Of course, but then you have to ask yourself if it will be worth building huge
buildings in that climate or even if the land will be capable of sustaining
commercial agriculture.
And
that’s just China. The rest of the world also experienced a litany of extreme
climatic conditions last year, and if you have been looking at the news, you
know that 2018 has actually been a little worse. The prognosis for the same
kinds of heat nasties in future years all around the globe is just plain ugly.
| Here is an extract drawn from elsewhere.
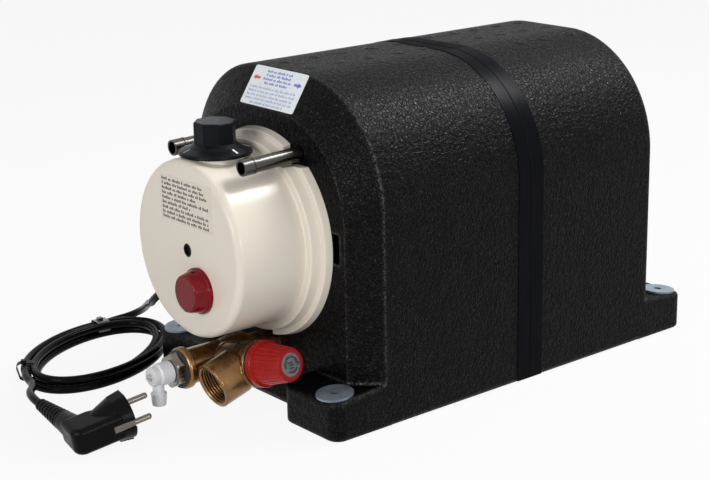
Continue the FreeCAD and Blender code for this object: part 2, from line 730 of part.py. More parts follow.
def make_water_pipes():
    """Hot outlet on the left, bent up inside the tank, and cold inlet on the right, bent down."""
    for side, name, rise in ((-1, "hot_outlet_pipe", 8.0), (1, "cold_inlet_pipe", -150.0)):
        tip = pipe_point(side, PIPE_END_Y)
        along = pipe_direction()
        bend = pipe_point(side, PIPE_INSIDE_Y)
        turn = 1 if rise > 0 else -1
        inner_end = bend + UP * (turn * PIPE_INNER_BEND * 0.75 + (rise if rise < 0 else 0))
        wire = bent(tip, bend, inner_end, PIPE_INNER_BEND * 0.7)
        solid = swept(wire, PIPE_RADIUS, tip, NORTH).cut(swept(wire, PIPE_BORE, tip, NORTH))
        collar = pipe(tip, along * -1, PIPE_COLLAR_LENGTH, PIPE_COLLAR_RADIUS, PIPE_BORE + 0.5)
        bead_start = tip - along * (PIPE_COLLAR_LENGTH + 1.0)
        bead = pipe(bead_start, along * -1, PIPE_BEAD_LENGTH, PIPE_COLLAR_RADIUS, PIPE_BORE + 0.5)
        save(name, join([solid, collar, bead]))


def bent(start, corner, end, radius):
    """One rounded corner between two straight runs."""
    back = (start - corner).normalize()
    ahead = (end - corner).normalize()
    half = back.getAngle(ahead) / 2
    reach = radius / math.tan(half)
    centre = corner + (back + ahead).normalize() * (radius / math.sin(half))
    middle = centre + (corner - centre).normalize() * radius
    first = corner + back * reach
    last = corner + ahead * reach
    return Part.Wire([Part.LineSegment(start, first).toShape(), Part.Arc(first, middle, last).toShape(),
                      Part.LineSegment(last, end).toShape()])


# Cover and what it carries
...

The chart above, prepared by the government’s own National Oceanic and
Atmospheric Administration (specifically, its National Centers for
Environmental Information), very much a part of the Trump-led Department of
Commerce, gives you a few of last years global climatic anomalies. It’s getting
worse. It’s really killing people and destroying homes and livelihoods. Now.
Today! And it’s costing trillions and trillions of hard dollars.
I’m Peter Dekom, and the failure of
governments to act quickly and efficiently to stem this death-imposing greenhouse
effect will result in more death and destruction (every species, human beings)
than the world has ever seen before.